After Shinseki Resigns, A Scramble To Fix VA
Warnings about long wait times go back at least to 2005, raising questions about how to overhaul a sprawling system that has been chronically understaffed.
The Wall Street Journal's Washington Wire: Is The VA In Need Of A Major Overhaul?
The widening scandal at the U.S. Department of Veterans Affairs, which led to the ouster of Secretary Eric Shinseki last week and could fell a number of other officials, is sparking a broader debate about whether the agency should be overhauled after a decade of rapid expansion. The VA operates 150 hospitals, more than 1,000 health clinics and 131 cemeteries. It buries, houses, educates, hospitalizes, loans money to, and insures the lives of millions of veterans each year. And the veterans who intersect with the agency span decades of government service, from World War II survivors to those recently returning home from Iraq and Afghanistan (Paletta, 6/2).
Politico: VA Audit Find 'Systemic Lack Of Integrity'
Appointments’ wait times were manipulated at more than 60 percent of the Department of Veterans Affairs health facilities investigated as part of a new internal audit. The White House-ordered audit found that schedulers faced pressure to manipulate the system and concluded there was a "systemic lack of integrity within some Veterans Health Administration facilities." ... The audit, issued as VA Secretary Eric Shinseki resigned Friday, found that 64 percent of the 216 VA facilities reviewed had at least one instance where a veterans' desired appointment date had been changed (Herb, 5/30).

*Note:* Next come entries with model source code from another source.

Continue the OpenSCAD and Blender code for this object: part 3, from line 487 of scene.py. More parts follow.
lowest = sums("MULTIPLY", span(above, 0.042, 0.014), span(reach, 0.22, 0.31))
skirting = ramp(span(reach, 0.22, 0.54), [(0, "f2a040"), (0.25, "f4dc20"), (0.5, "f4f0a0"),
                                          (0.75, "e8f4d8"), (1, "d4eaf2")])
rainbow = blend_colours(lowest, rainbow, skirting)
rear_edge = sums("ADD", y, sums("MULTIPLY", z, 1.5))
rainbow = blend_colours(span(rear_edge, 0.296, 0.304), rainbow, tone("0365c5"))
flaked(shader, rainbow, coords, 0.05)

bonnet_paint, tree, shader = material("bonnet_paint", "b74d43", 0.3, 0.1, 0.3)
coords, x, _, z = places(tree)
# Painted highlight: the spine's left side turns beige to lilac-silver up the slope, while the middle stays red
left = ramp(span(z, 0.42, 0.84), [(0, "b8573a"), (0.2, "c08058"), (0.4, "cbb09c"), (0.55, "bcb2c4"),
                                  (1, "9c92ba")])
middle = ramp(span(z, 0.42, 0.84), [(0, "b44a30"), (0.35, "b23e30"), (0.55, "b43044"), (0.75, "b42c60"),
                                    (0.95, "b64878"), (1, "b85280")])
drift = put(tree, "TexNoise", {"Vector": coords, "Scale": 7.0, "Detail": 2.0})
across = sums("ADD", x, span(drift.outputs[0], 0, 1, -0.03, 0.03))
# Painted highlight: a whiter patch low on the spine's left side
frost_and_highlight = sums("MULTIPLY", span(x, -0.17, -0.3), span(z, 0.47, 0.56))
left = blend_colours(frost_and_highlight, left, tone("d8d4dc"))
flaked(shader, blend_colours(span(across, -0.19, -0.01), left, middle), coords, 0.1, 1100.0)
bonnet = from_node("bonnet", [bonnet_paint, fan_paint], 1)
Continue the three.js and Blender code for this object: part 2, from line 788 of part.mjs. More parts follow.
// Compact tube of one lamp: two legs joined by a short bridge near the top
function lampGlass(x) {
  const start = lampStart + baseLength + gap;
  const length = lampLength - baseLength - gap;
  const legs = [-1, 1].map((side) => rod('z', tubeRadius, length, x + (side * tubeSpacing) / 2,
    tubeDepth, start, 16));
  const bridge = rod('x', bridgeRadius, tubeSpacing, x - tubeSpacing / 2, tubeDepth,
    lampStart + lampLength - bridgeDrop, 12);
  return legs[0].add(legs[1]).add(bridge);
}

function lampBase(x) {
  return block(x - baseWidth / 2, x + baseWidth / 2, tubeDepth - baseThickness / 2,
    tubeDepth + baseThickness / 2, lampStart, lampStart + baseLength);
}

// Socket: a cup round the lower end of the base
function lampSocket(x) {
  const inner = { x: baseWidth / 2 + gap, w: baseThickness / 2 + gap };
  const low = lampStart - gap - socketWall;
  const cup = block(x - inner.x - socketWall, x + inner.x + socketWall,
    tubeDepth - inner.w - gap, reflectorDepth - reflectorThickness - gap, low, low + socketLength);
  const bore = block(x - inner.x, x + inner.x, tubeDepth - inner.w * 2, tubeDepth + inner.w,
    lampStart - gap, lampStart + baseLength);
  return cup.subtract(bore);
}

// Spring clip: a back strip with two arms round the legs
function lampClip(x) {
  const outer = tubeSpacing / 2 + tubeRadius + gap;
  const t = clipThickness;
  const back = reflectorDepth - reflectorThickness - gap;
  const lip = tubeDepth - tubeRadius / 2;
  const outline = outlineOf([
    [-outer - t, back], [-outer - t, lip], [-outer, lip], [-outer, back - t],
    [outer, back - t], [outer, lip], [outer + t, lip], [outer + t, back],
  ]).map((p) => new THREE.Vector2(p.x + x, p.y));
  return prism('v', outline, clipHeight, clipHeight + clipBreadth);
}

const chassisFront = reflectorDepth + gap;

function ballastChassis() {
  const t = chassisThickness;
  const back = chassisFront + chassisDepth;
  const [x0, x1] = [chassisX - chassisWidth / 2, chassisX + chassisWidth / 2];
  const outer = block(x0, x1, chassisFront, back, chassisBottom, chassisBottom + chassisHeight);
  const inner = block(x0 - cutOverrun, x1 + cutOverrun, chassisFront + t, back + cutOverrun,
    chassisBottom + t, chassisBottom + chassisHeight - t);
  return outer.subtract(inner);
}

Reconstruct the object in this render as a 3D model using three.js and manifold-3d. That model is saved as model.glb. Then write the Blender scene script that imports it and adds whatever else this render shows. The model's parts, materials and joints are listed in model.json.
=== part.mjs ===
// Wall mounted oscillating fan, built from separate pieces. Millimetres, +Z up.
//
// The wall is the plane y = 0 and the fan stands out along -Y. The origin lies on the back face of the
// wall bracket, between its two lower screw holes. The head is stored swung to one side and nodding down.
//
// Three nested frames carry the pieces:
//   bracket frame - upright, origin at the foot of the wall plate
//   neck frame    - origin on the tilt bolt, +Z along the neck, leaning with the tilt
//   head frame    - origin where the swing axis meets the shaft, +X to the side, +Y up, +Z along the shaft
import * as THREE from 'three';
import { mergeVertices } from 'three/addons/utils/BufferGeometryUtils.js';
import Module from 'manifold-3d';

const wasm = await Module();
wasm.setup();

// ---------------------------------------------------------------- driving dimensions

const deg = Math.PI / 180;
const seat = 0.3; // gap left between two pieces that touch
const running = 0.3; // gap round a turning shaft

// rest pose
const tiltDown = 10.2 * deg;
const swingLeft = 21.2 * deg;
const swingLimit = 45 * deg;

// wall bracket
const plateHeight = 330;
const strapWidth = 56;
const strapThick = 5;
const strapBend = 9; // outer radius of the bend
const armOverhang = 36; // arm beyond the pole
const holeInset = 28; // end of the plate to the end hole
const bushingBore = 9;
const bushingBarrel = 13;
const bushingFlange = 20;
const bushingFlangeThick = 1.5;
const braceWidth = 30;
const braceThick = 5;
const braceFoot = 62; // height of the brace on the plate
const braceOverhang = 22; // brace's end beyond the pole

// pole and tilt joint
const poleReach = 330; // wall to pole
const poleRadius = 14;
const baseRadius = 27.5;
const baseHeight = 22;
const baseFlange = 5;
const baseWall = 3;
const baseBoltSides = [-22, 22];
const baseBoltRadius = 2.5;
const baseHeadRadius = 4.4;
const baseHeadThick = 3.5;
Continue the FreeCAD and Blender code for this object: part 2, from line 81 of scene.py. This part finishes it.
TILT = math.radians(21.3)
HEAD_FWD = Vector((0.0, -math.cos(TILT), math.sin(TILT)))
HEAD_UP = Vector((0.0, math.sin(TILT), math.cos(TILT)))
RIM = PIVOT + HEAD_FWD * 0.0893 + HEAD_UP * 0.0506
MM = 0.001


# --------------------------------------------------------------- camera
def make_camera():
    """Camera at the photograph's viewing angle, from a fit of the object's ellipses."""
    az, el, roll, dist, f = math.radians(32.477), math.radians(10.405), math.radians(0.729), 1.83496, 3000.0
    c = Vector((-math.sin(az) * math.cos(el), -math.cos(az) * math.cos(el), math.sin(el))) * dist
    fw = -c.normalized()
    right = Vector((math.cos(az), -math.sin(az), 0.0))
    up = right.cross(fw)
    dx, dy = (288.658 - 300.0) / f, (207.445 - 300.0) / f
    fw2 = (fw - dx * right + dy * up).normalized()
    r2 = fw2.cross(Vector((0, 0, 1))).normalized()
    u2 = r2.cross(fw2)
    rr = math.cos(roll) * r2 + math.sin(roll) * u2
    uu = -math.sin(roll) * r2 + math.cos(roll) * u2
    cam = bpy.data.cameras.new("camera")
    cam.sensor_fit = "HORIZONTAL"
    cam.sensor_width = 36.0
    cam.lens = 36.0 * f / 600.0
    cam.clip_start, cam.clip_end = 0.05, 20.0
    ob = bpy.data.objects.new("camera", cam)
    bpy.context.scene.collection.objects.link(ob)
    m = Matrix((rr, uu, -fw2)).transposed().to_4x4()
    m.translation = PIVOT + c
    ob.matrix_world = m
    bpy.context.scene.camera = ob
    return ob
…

The Washington Post: Some Of The Internal Problems That Led To VA Health System Scandal
Here is a primer on the agency and some of the internal problems that fed the scandal. ... According to the American Federation of Government Employees, some VA doctors are carrying workloads of more than 2,000 patients — far more than the 1,200 goal set forth in the Veterans Health Administration handbook. The agency is struggling to hire 400 primary-care physicians, positions that are notoriously hard to fill because of a nationwide shortage of these types of doctors. This is not just a VA problem but an issue plaguing the U.S. medical system. ... The Government Accountability Office and the VA inspector general have for years been churning out reports about the long wait times experienced by veterans seeking medical care (Somashekhar, 5/30).
The New York Times: Many Veterans Praise Care, But All Hate The Wait
Marc Schenker, an Air Force veteran in Fort Lauderdale, Fla., is having surgery this month to remove a golf-ball-size hernia — but not at a veterans hospital. Mr. Schenker, 67, said he had given up on the Veterans Affairs hospital in Miami after waiting months to get the procedure scheduled and had turned to a private surgeon instead, using Medicare. ... In interviews and in hundreds of responses to a questionnaire posted on The New York Times website, veterans around the country expressed frustration with delayed access to care and what many described as an impenetrable and unresponsive bureaucracy at department hospitals and clinics, even as many praised the quality of care they received once they saw doctors (Goodnough, 5/31).
The Associated Press: Warnings On VA Hospital Waits Go Back Years
The report last week confirming that 1,700 veterans were "at risk of being lost or forgotten" at a Phoenix hospital was hardly the first independent review that documented long wait times for some patients seeking health care from the Department of Veterans Affairs and inaccurate records that understated the depth of the problem. Eleven years ago, a task force established by President George W. Bush determined that at least 236,000 veterans were waiting six months or more for a first appointment or an initial follow-up. The task force warned that more veterans were expected to enter the system and that the delays threatened the quality of care the VA provided (Freking, 6/1).
Los Angeles Times: VA Chief And White House Spokesman Resign, Fueling Unease
The next VA secretary will face enormous challenges to repair a system that has been plagued with service delays since at least 2005 and that now is struggling with a flood of claims from veterans of the wars in Iraq and Afghanistan. A White House official acknowledged Friday that the staff was in scramble mode to get to the "ground truth" of what happened at the VA and to develop a fix-it plan (Simon, Parsons and Memoli, 5/30).